Sure, says 11-year-old Adam Rivera of Caldwell.
Feb. 18, Rivera spent about an hour at the Delta Dental of Idaho Dental Residency Clinic at Idaho State University-Meridian, 1311 E. Central Drive.
It was Give Kids a Smile Day, sponsored by the American Dental Association, and an opportunity to educate children, parents and grandparents about the importance of good dental health.
Participating youngsters received free dental examinations, teeth cleanings, X-rays, sealants, fillings, fluoride treatments and preventive care instruction.
ISU-Meridian dentists, hygienists and assistants dressed in costumes to show a visit to the dentist can be fun.
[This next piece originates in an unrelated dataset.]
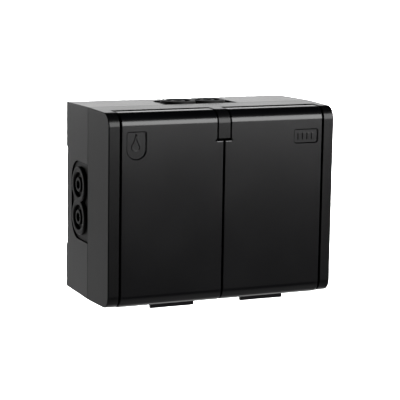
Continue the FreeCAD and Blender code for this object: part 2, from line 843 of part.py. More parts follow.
def make_lid_seal(side, name):
    x = f"{side} * socket_x"
    outer = add_rod(x, "seal_back", "0", "seal_radius + seal_width / 2", "seal_rise")
    hole = add_rod(x, "seal_back - 1", "0", "seal_radius - seal_width / 2", "seal_rise + 2")
    groove = take_away(
        add_rod(x, "seal_back + seal_rise - seal_bite", "0", "seal_radius + seal_rib / 2",
                "seal_bite + 1"),
        [add_rod(x, "seal_back + seal_rise - seal_bite - 1", "0",
                 "seal_radius - seal_rib / 2", "seal_bite + 3")])
    finish(take_away(outer, [hole, groove], f"{name}_ring"), name)


def make_hinge_pin(side, name):
    low, high = outward(side, "pin_near", "pin_far")
    finish(add_rod(low, "hinge_out", "hinge_z", "pin_radius", f"({high}) - ({low})", "x"), name)


def make_lid_spring(side, name):
    """A torsion spring on the pin, with one leg in the trough and one against the lid."""
    radius = size("spring_radius")
    wire = size("spring_wire_radius")
    pitch = size("spring_pitch")
    length = pitch * size("spring_turns")
    coil_path = Part.makeHelix(pitch, length, radius)
    sides = 6
    angles = [2 * math.pi * corner / sides for corner in range(sides + 1)]
    section = Part.makePolygon([
        FreeCAD.Vector(radius + wire * math.cos(angle), 0, wire * math.sin(angle))
        for angle in angles])
    coil = Part.Wire(coil_path).makePipeShell([section], True, True)
    back_reach = (size("trough_radius") ** 2 - radius ** 2) ** 0.5 - wire
    back_leg = Part.makeCylinder(wire, back_reach, FreeCAD.Vector(radius, 0, 0),
                                 FreeCAD.Vector(0, -1, 0))
    front_leg = Part.makeCylinder(wire, size("lid_inside - hinge_out") - 2 * wire,
                                  FreeCAD.Vector(radius, 0, length), FreeCAD.Vector(0, 1, 0))
    spring = document.addObject("Part::Feature", f"{name}_coil")
    spring.Shape = coil.fuse([back_leg, front_leg])
    low = outward(side, "spring_start", "spring_start + spring_pitch * spring_turns")[0]
    place = FreeCAD.Vector(size(low) + length, -size("hinge_out"), size("hinge_z"))
    turn = FreeCAD.Rotation(FreeCAD.Vector(0, 0, -1), FreeCAD.Vector(0, -1, 0),
                            FreeCAD.Vector(-1, 0, 0), "ZYX")
    spring.Placement = FreeCAD.Placement(place, turn)
    finish(spring, name)


# Wells and what stands behind them

def make_pot(side, name):
    pot = add_body(f"{name}_body")
    profile = add_sketch(pot, "XY_Plane", "0")
    draw_outline(profile, [
        ("0", "-floor_back"), ("well_outer", "-floor_back"), ("well_outer", "-deck_out"),
        ("well_outer + rim_flange", "-deck_out"), ("well_outer + rim_flange", "-rim_out"),
        ("well_radius", "-rim_out"), ("well_radius", "-floor_out"), ("0", "-floor_out")])
    turned = pot.newObject("PartDesign::Revolution", "turned")
    turned.Profile = profile
    turned.ReferenceAxis = (profile, ["V_Axis"])
    turned.Angle = 360
    turned.recompute(True)
    for end in (-1, 1):
        low, high = outward(end, "well_radius - guide_rise", "well_radius + well_wall / 2")
        pad_block(pot, low, high, "floor_out - 1", "rim_out - 1", "-guide_width / 2",
                  "guide_width / 2")
        cut_round(pot, f"{end} * pin_spacing / 2", "0", "pin_hole_radius", "floor_back - 1",
                  "floor_out")
        low, high = outward(end, "clip_root - clip_slot_gap",
                            "clip_root + clip_wall + clip_slot_gap")
        cut_block(pot, "-(clip_width / 2 + clip_slot_gap)", "clip_width / 2 + clip_slot_gap",
                  "floor_back - 1", "floor_out", low, high)
    cut_round(pot, "0", "0", "pot_screw_radius + screw_fit", "floor_back - 1", "floor_out")
    cut_round(pot, "0", "0", "pot_screw_head + screw_fit",
              "floor_out - pot_screw_head_rise", "floor_out")
    pot.setExpression("Placement.Base.x", rule(f"{side} * socket_x"))
    finish(pot, name)


def make_carrier(side, name):
    carrier = add_body(f"{name}_body")
    half_width = "carrier_width / 2"
    half_height = "carrier_height / 2"
    pad_block(carrier, f"-{half_width}", half_width, "carrier_seat", "floor_back",
              f"-{half_height}", half_height)
    round_edges(carrier, "wall", lambda middle, direction: abs(direction.y) > 0.9)
    room = "(terminal_size / 2 + socket_gap)"
    for end in (-1, 1):
        x = f"{end} * pin_spacing / 2"
        cut_round(carrier, x, "0", "sleeve_radius + socket_gap", "foot_out", "floor_back")
        low, high = outward(-end, "0", f"terminal_centre + {room}")
        cut_block(carrier, f"{x} - {room}", f"{x} + {room}", "foot_out", "floor_back", low,
                  high)
        low, high = outward(end, "terminal_centre - bar_width / 2 - socket_gap",
                            "terminal_centre + bar_width / 2 + socket_gap")
        cut_block(carrier, f"-{half_width} - 1", f"{half_width} + 1", "terminal_out",
                  "floor_back", low, high)
    cut_block(carrier, "-(clip_width / 2 + socket_gap)", "clip_width / 2 + socket_gap",
              "floor_back - clip_wall", "floor_back", f"-{half_height} - 1",
              f"{half_height} + 1")
    cut_block(carrier, f"-{half_width} - 1", f"{half_width} + 1",
              "floor_back - clip_wall - bar_wall", "floor_back",
              "earth_bar_height - bar_width / 2 - socket_gap",
              "earth_bar_height + bar_width / 2 + socket_gap")
    cut_round(carrier, "0", "0", "pot_screw_radius + thread_gap",
              "floor_out - pot_screw_head_rise - pot_screw_length - 1", "floor_back")
    carrier.setExpression("Placement.Base.x", rule(f"{side} * socket_x"))
    finish(carrier, name)


def make_contact(side, end, name):
    """A sleeve for the plug's pin on a foot, with its terminal block beside it."""
    x = f"({side} * socket_x + {end} * pin_spacing / 2)"
    foot_top = "(foot_out + foot_wall)"
    z = f"(-({end}) * terminal_centre)"
    half = "terminal_size / 2"
    low, high = outward(-end, "0", f"terminal_centre + {half}")
    body = join([
        add_rod(x, "foot_out", "0", "sleeve_radius", "sleeve_length"),
        add_block(f"{x} - {half}", f"{x} + {half}", "foot_out", foot_top, low, high),
        add_block(f"{x} - {half}", f"{x} + {half}", foot_top, "terminal_out", f"{z} - {half}",
                  f"{z} + {half}")])
    slit_width = "sleeve_wall / 2"
    tools = [
        add_rod(x, foot_top, "0", "sleeve_bore", "sleeve_length"),
        add_rod(x, foot_top, z, "terminal_screw_radius + thread_gap", "terminal_size + 1"),
        add_rod(x, f"{foot_top} + wire_hole_radius + foot_wall / 2", f"{z} - terminal_size",
                "wire_hole_radius", "terminal_size * 2", "z"),
        add_block(f"{x} - sleeve_radius - 1", f"{x} + sleeve_radius + 1",
                  "foot_out + sleeve_length / 2", "foot_out + sleeve_length + 1",
                  f"-{slit_width}", slit_width)]
    finish(take_away(body, tools, f"{name}_body"), name)


def make_earth_clip(side, name):
    """A strap behind the well floor whose two sprung arms stand in the well."""
    clip = add_body(f"{name}_body")
    strap = add_sketch(clip, "YZ_Plane", "-clip_width / 2")
    inner_out = "floor_back - clip_wall"
    corners = [
        (inner_out, "clip_root + clip_wall"), ("clip_waist_out", "clip_root + clip_wall"),
        ("clip_bulge_out", "clip_bulge + clip_wall"), ("clip_tip_out", "clip_root + clip_wall"),
        ("clip_tip_out", "clip_root"), ("clip_bulge_out", "clip_bulge"),
        ("clip_waist_out", "clip_root"), ("floor_back", "clip_root")]
    outline = [(f"-({out})", z) for out, z in corners]
    outline += [(f"-({out})", f"-({z})") for out, z in reversed(corners)]
    draw_outline(strap, outline)
    pad(clip, strap, "clip_width")
    cut_round(clip, "0", "0", "pot_screw_radius + screw_fit", f"{inner_out} - 1", "floor_back")
    clip.setExpression("Placement.Base.x", rule(f"{side} * socket_x"))
    finish(clip, name)


def make_links():
    """Bars on the terminal blocks join like contacts, and one below the straps joins those."""
    for end, name in ((-1, "link_line"), (1, "link_neutral")):
        z = f"(-({end}) * terminal_centre)"
        ends = [f"({side} * socket_x + {end} * pin_spacing / 2)" for side in (-1, 1)]
        bar = add_block(f"{ends[0]} - bar_width / 2", f"{ends[1]} + bar_width / 2",
                        "terminal_out", "terminal_out + bar_wall", f"{z} - bar_width / 2",
                        f"{z} + bar_width / 2")
        holes = [add_rod(x, "terminal_out - 1", z, "terminal_screw_radius + screw_fit / 2",
                         "bar_wall + 2") for x in ends]
        finish(take_away(bar, holes, f"{name}_bar"), name)
    top = "(floor_back - clip_wall)"
    half = "terminal_size / 2"
    bar = join([
        add_block("-socket_x - clip_width / 2", "socket_x + clip_width / 2",
                  f"{top} - bar_wall", top, "earth_bar_height - bar_width / 2",
                  "earth_bar_height + bar_width / 2"),
        add_block(f"-{half}", half, f"{top} - bar_wall - terminal_size", f"{top} - bar_wall",
                  f"earth_bar_height - {half}", f"earth_bar_height + {half}")])
    tools = [
        add_rod("0", f"{top} - bar_wall - terminal_size - 1", "earth_bar_height",
                "terminal_screw_radius + thread_gap", "terminal_size + bar_wall + 2"),
        add_rod("0", f"{top} - bar_wall - terminal_size / 2", "earth_bar_height - terminal_size",
                "wire_hole_radius", "terminal_size * 2", "z")]
    finish(take_away(bar, tools, "link_earth_bar"), "link_earth")


# Screws

def add_screw(x, z, seat, radius, length, head_radius, head_rise):
    """A cheese-head screw whose head rests on the seat, with a slot across it."""
    screw = join([
        add_rod(x, f"{seat} - ({length})", z, radius, f"{length} + {head_rise} / 2"),
        add_rod(x, seat, z, head_radius, head_rise)])
    slot = add_block(f"{x} - {head_radius} - 1", f"{x} + {head_radius} + 1",
                     f"{seat} + {head_rise} - slot_depth", f"{seat} + {head_rise} + 1",
                     f"{z} - slot_width / 2", f"{z} + slot_width / 2")
    return take_away(screw, [slot])


def make_screws():
    head_seat = "(deck_out - cover_screw_head_rise - slot_width / 2)"
    cover_screws = []
    for side in (-1, 1):
        for end in (-1, 1):
            cover_screws.append(add_screw(
                f"({side} * cover_screw_width / 2)", f"({end} * cover_screw_height / 2)",
                head_seat, "cover_screw_radius",
                "(deck_out - boss_back + cover_screw_bite - 2 * cover_screw_head_rise)",
                "cover_screw_head", "cover_screw_head_rise"))
    finish(join(cover_screws, "cover_screw_group"), "cover_screws")
    terminal_screws = []
    for side in (-1, 1):
        for end in (-1, 1):
            terminal_screws.append(add_terminal_screw(
                f"({side} * socket_x + {end} * pin_spacing / 2)",
                f"(-({end}) * terminal_centre)", "(terminal_out + bar_wall)"))
    terminal_screws.append(add_terminal_screw("0", "earth_bar_height",
                                              "(floor_back - clip_wall)"))
    finish(join(terminal_screws, "terminal_screw_group"), "terminal_screws")
    for side, word in ((-1, "left"), (1, "right")):
        screw = add_screw(f"({side} * socket_x)", "0", "(floor_out - pot_screw_head_rise)",
                          "pot_screw_radius", "pot_screw_length",
                          "pot_screw_head", "pot_screw_head_rise")
        finish(screw, f"pot_screw_{word}")


def add_terminal_screw(x, z, seat):
    return add_screw(x, z, seat, "terminal_screw_radius", "terminal_screw_length",
                     "terminal_screw_head", "terminal_screw_head_rise")


def check_document():
    for item in document.Objects:
        if "Invalid" in item.State or "Error" in item.State:
            raise RuntimeError(f"{item.Name} ({item.Label}) is {item.State}")
    for piece in pieces:
        if piece.Shape.isNull() or not piece.Shape.isValid():
            raise RuntimeError(f"{piece.Label} has no valid shape")


def write_parts():
    os.makedirs("parts", exist_ok=True)
    for piece in pieces:
        piece.Shape.exportStep(f"parts/{piece.Label}.step")


fill_sheet()
make_base()
make_cover()
make_gasket()
make_entries()
for side, word in ((-1, "left"), (1, "right")):
    make_lid(side, f"lid_{word}")
    make_lid_seal(side, f"lid_seal_{word}")
    make_hinge_pin(side, f"hinge_pin_{word}")
    make_lid_spring(side, f"lid_spring_{word}")
    make_pot(side, f"socket_pot_{word}")
    make_carrier(side, f"contact_carrier_{word}")
    make_contact(side, -1, f"line_contact_{word}")
    make_contact(side, 1, f"neutral_contact_{word}")
    make_earth_clip(side, f"earth_clip_{word}")
make_links()
make_screws()
document.recompute()
check_document()
write_parts()
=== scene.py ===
import json
import math

import bmesh
import bpy
from mathutils import Matrix, Vector

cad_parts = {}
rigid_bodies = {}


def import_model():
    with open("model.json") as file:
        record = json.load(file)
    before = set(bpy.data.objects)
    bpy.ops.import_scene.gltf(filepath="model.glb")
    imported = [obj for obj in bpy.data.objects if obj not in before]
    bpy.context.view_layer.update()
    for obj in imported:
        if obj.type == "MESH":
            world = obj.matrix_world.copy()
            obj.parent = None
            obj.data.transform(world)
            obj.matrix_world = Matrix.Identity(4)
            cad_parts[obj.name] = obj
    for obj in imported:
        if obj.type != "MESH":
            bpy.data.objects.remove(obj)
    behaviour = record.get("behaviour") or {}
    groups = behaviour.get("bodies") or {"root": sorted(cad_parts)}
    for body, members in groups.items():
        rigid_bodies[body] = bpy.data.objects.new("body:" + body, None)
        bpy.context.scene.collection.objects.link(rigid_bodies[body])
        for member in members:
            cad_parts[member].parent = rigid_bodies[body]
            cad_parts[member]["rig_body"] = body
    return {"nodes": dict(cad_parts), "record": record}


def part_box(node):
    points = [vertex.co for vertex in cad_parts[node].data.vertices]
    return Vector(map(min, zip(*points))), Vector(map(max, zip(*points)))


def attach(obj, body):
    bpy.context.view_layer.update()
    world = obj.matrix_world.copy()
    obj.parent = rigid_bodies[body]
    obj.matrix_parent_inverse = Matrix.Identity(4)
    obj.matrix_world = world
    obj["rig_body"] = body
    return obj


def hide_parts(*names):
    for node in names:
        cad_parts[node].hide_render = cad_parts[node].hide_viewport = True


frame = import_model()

# Outdoor double socket. Metres, origin on the wall face, -Y out from the wall, Z up.
# The small pieces are drawn in millimetres and turned into metres when they are placed.

mm = 0.001
tiny = 0.01  # mm, for finding edges by their place
joinGap = 0.001  # mm, for merging what meets
noAngle = 4  # radians, stands for the angle of a face without area
sharpEdge = math.radians(50)  # what counts as an edge to soften
socketAcross = 24.95  # mm, from the middle of the box to each socket
standUp = Matrix.Rotation(math.radians(90), 4, "X")
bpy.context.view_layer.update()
print("frame loaded:", len(frame["nodes"]), "nodes")


# Finishes, one for each material slot.

texture = {
    "grainDetail": 2.0, "cloudDetail": 4.0, "scratchDetail": 4.0,
    "darkEnd": 0.3, "lightStart": 0.7,
}


def startMaterial(name):
    material = bpy.data.materials.new(name)
    material.use_nodes = True
    tree = material.node_tree
    shader = tree.nodes["Principled BSDF"]
    place = tree.nodes.new("ShaderNodeTexCoord")
    return material, tree, shader, place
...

“To me, the most important thing is that they have a good, positive experience at the dental office and want to come back,” said dental assistant Gina Peel, who was dressed like the tooth fairy with wings and a halo.
Rivera enjoyed his morning. During his exam, the fifth-grader discussed his favorite Harry Potter books with dentist Katherine Divine, who was wearing bunny ears. The two viewed his X-rays on a computer screen.
“Pretty cool, uh?” said Dr. Divine.
Rivera said the exam didn’t hurt a bit and takes his dental care seriously. “I brush twice a day. Getting food stuck in your teeth is gross,” he said.
Dr. Divine said she loves the educational aspect of Give Kids a Smile Day and the opportunity to give back to the community. She stresses the importance of good home care for children who can’t visit the dentist regularly—that includes brushing and flossing twice a day using fluoride toothpaste and limiting intake of sugary foods, including sports drinks.
The ADA recommends using a “tiny smear” of fluoride toothpaste on baby teeth as soon as they erupt and a “pea-size” amount for children 3 and older. See photos here.
Rivera’s grandmother, Loree Hilton, was thrilled with the services. “This is a godsend,” she said. “Good dental care is vital to self-esteem and overall health.”
The Meridian clinic provided more than $13,000 in free services and treated 32 children on Give Kids a Smile Day.
Dental disease is second only to the common cold in prevalence among children, according to the ADA. Pain from untreated dental disease makes it difficult for children to eat, sleep and pay attention in school.